Belli i tempi in cui i comici strappavano sorrisi all’Ariston. Tempi lontani, che sembrano quasi irraggiungibili per questo Festival di Sanremo targato Conti. Giovedì toccherà a Luca & Paolo, ma per ora il bilancio è negativo. Dopo Alessandro Siani, ecco Angelo Pintus che, se possibile, fa addirittura peggio del collega napoletano.
Stavolta niente battute su ragazzini over-size, ma un determinante abbaglio nella valutazione del pubblico festivaliero. “I vostri figli sanno chi sono, ma per voi sono come Violetta”, esordisce lui, conscio dei rischi a cui va incontro. Si inizia con l’imitazione di Pizzul, seguita da quella di Ibrahimovic. La platea non raccoglie e, di conseguenza, non applaude.
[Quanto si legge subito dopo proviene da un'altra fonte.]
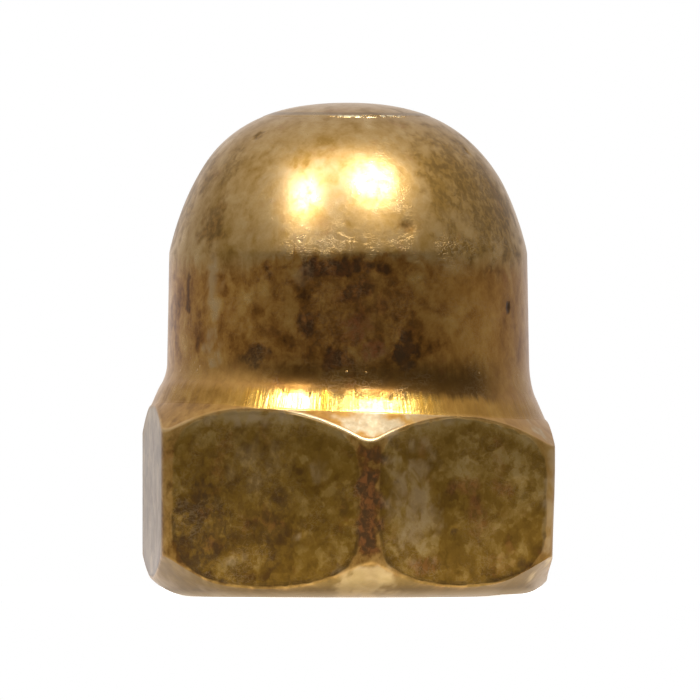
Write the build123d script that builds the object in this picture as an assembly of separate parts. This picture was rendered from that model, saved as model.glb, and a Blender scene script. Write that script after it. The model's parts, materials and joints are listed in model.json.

Segue l’avvio di un lungo monologo sul passato scolastico, sulle difficoltà ad imparare il greco e il latino e sui cugini francesi, che al bar non ti servono la colazione se stenti nel pronunciare bene la parola “brioche”. La chiusura è tutta dedicata alle recenti vicende parigine. Eppure l’omelia non decolla, restando ad altezza di pura demagogia.
“Quello che è successo in Francia è pazzesco, potrebbe accadere qua, i francesi nostri fratelli. Vorresti dire tante cose, sei arrabbiato ma non puoi fare niente”.
Va un po’ meglio (ma nemmeno troppo) nel finale, quando evoca Antonio Conte e il “gatto” poggiato sulla sua testa: “Gli farai l’intervista coi croccantini?”, domanda scherzosamente a Conti. Errore non analizzare il target di riferimento. Distrazione imperdonabile, rischio evitabile qualora si fosse trattato di esperimento volontario.
Pintus è obiettivamente se stesso: si mantiene sul livello dei testi del suo show “50 sfumature di Pintus”, capace di riempire – di giovani – i teatri di tutta Italia. Decisamente inadatti per la kermesse canora.